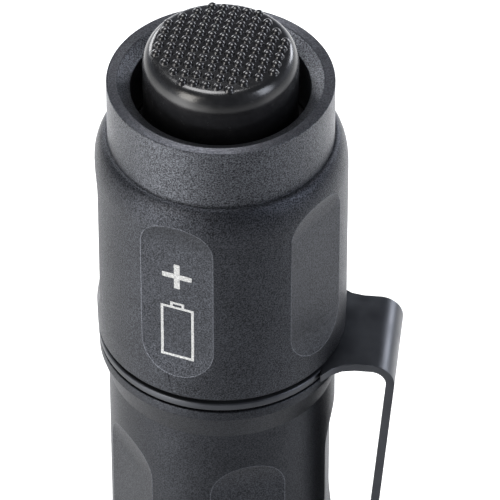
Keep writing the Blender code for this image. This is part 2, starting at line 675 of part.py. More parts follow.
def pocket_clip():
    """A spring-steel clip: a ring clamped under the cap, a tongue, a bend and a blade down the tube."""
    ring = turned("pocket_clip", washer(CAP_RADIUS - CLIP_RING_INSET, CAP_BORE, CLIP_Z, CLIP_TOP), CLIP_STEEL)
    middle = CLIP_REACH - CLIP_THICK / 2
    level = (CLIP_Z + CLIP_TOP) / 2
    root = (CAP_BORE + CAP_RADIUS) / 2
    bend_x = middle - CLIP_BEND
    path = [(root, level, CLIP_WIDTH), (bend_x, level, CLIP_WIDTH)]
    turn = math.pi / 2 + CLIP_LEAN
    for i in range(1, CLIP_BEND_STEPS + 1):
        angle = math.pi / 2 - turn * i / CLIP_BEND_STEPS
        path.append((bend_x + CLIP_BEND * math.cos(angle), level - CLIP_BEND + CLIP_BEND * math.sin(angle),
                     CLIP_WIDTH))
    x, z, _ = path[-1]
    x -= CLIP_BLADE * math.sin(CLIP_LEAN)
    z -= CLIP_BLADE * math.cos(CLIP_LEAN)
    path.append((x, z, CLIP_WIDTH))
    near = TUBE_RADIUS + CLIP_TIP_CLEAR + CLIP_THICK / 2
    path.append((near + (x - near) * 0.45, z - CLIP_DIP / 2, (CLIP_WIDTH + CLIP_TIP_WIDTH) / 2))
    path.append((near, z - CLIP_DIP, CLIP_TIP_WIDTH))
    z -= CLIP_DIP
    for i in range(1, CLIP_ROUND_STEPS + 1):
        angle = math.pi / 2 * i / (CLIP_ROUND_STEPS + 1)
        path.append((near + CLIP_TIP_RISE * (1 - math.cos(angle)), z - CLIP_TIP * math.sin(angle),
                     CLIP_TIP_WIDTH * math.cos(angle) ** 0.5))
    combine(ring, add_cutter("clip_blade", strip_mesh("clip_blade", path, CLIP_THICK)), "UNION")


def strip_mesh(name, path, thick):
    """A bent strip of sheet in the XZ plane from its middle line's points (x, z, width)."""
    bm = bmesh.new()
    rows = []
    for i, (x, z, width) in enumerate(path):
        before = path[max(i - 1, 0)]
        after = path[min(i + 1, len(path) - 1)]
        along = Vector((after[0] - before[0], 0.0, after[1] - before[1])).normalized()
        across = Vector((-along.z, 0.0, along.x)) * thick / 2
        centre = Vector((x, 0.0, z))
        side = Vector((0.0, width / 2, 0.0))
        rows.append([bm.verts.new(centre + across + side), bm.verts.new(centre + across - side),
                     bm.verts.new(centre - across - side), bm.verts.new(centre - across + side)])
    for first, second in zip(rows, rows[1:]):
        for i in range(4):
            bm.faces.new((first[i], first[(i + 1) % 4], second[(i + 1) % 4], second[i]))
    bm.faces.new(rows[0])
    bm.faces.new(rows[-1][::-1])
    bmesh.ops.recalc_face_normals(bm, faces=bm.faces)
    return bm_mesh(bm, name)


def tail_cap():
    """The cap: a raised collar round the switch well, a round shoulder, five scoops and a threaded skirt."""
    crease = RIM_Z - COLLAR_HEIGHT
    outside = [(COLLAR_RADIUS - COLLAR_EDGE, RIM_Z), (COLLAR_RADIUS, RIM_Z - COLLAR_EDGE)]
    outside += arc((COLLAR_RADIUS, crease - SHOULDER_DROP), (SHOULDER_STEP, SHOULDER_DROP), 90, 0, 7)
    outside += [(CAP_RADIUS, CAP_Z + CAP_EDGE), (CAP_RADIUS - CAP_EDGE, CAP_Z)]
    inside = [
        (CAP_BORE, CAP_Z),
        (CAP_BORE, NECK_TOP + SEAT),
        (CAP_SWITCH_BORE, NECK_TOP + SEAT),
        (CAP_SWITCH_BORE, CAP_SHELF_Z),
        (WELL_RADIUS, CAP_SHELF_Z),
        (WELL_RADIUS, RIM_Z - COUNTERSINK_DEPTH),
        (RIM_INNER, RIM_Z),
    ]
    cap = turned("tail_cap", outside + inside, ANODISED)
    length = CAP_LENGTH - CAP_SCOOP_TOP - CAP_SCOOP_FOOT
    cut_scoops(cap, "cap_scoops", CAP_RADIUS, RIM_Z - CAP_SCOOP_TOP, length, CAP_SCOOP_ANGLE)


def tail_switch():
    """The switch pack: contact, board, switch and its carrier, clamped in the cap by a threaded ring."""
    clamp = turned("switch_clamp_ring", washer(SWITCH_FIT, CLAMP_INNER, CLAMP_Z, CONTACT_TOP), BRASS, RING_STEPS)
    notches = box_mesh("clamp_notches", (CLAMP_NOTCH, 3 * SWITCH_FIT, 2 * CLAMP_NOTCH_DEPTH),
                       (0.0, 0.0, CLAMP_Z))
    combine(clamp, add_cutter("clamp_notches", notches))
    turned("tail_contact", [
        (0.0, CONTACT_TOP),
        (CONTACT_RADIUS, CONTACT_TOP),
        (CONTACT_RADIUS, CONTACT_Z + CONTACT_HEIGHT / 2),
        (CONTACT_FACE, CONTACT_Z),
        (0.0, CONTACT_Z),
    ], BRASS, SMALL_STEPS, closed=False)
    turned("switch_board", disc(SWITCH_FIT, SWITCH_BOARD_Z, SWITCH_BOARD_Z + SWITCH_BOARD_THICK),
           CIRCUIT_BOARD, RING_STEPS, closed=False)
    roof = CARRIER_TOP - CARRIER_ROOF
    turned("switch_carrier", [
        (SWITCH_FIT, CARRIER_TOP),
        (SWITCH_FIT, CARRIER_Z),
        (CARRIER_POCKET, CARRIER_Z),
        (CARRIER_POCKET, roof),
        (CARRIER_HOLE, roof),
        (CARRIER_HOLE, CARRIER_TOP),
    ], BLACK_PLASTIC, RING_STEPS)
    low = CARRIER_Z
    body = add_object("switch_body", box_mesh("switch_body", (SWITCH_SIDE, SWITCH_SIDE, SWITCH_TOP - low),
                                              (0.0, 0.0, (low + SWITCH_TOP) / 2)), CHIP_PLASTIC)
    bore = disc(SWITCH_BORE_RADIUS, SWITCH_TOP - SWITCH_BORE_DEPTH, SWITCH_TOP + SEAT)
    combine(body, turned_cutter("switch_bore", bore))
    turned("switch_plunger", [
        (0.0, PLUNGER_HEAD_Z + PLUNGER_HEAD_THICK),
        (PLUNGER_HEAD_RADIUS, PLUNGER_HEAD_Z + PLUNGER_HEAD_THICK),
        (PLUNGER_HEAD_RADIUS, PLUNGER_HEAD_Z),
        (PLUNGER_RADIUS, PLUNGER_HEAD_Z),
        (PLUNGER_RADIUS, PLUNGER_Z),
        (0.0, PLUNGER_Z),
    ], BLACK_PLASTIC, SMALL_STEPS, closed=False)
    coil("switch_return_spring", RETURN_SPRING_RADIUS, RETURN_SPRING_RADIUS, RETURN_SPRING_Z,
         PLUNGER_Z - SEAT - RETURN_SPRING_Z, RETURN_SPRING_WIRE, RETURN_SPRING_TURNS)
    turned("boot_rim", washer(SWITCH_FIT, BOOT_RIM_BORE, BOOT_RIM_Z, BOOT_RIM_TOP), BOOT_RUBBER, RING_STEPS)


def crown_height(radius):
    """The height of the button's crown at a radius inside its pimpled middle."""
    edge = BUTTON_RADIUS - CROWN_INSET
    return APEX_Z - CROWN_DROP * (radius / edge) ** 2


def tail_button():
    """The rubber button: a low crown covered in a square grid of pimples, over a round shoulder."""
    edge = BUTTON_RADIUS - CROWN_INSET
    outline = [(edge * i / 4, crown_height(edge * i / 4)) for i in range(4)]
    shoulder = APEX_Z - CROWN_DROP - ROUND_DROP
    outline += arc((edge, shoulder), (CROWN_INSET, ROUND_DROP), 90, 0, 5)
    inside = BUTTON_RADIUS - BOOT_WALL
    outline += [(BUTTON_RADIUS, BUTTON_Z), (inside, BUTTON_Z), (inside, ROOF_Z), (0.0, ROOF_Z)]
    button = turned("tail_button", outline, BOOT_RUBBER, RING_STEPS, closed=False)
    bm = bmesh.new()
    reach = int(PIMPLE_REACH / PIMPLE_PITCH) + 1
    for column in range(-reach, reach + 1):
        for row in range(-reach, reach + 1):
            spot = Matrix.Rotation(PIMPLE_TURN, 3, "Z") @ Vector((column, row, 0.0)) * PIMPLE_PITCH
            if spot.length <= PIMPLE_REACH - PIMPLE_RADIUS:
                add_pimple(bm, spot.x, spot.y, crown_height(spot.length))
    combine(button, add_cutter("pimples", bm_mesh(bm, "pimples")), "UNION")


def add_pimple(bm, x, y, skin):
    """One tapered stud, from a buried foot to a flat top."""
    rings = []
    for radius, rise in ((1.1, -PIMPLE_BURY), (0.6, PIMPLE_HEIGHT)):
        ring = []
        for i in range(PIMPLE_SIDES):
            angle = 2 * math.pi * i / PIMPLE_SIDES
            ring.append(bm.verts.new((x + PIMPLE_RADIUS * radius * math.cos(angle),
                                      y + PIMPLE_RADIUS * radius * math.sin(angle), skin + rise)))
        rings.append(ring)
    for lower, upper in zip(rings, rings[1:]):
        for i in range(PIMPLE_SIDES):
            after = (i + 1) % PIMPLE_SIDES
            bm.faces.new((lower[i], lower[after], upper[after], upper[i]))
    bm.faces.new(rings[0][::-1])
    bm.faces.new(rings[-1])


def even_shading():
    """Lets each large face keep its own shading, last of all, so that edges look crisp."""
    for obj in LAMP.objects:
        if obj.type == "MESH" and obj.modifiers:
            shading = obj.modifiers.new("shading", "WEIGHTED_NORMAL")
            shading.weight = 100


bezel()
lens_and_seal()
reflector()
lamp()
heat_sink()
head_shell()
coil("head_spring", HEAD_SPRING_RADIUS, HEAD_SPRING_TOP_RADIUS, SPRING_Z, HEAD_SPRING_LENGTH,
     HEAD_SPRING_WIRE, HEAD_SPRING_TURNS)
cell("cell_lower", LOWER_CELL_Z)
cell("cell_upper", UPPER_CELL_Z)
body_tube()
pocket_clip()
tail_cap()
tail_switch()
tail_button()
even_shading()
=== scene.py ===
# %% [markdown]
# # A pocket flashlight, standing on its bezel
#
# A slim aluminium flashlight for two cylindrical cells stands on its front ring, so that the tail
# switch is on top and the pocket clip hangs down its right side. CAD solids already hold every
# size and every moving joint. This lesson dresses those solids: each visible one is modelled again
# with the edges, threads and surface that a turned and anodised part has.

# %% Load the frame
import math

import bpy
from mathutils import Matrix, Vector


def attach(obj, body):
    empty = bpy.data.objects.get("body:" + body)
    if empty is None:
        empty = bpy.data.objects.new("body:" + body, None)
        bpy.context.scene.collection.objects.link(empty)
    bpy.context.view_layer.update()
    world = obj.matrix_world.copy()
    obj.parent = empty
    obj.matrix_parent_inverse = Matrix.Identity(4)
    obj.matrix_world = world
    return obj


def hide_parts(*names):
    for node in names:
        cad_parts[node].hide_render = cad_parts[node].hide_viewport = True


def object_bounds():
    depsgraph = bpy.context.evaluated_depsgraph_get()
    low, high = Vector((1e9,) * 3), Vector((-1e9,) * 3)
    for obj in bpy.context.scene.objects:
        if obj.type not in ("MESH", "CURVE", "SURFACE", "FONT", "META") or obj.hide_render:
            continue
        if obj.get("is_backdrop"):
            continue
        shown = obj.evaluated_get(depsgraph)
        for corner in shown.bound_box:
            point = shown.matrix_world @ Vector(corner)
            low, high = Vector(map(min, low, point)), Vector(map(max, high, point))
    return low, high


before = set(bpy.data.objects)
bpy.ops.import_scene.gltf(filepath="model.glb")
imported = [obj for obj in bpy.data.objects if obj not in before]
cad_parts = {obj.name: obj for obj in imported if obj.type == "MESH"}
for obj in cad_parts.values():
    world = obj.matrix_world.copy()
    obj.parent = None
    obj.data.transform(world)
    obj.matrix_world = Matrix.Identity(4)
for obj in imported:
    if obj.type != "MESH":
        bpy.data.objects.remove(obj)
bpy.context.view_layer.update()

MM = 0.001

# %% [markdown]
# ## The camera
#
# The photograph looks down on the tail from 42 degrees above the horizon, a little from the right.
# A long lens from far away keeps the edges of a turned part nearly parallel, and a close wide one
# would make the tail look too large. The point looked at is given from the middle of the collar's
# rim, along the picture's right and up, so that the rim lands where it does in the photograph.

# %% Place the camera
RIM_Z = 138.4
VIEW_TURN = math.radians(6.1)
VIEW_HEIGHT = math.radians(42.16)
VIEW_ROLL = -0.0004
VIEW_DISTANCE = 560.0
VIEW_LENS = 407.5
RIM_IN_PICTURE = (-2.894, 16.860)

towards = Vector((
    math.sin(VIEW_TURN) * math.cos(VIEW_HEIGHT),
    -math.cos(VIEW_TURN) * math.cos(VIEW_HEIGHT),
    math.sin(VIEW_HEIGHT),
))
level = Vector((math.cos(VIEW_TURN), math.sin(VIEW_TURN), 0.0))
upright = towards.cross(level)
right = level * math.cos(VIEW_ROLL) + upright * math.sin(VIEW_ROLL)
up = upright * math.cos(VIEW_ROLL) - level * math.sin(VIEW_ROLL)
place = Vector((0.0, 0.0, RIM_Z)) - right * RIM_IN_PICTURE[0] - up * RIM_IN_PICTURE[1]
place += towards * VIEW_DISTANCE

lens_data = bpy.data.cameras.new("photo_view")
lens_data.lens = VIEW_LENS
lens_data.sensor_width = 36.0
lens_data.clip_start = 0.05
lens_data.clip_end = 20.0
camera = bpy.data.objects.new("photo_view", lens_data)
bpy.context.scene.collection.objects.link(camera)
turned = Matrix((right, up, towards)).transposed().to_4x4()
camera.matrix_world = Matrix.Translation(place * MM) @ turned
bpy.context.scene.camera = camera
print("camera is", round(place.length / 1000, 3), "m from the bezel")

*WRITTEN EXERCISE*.
Starting at the line that contains "Vector(map(max, high, point))" and stopping at the line that contains "imported = [obj", transcribe the lines exactly; both boundary lines are to be included.

*PROBLEM SOLUTION*.
            low, high = Vector(map(min, low, point)), Vector(map(max, high, point))
    return low, high


before = set(bpy.data.objects)
bpy.ops.import_scene.gltf(filepath="model.glb")
imported = [obj for obj in bpy.data.objects if obj not in before]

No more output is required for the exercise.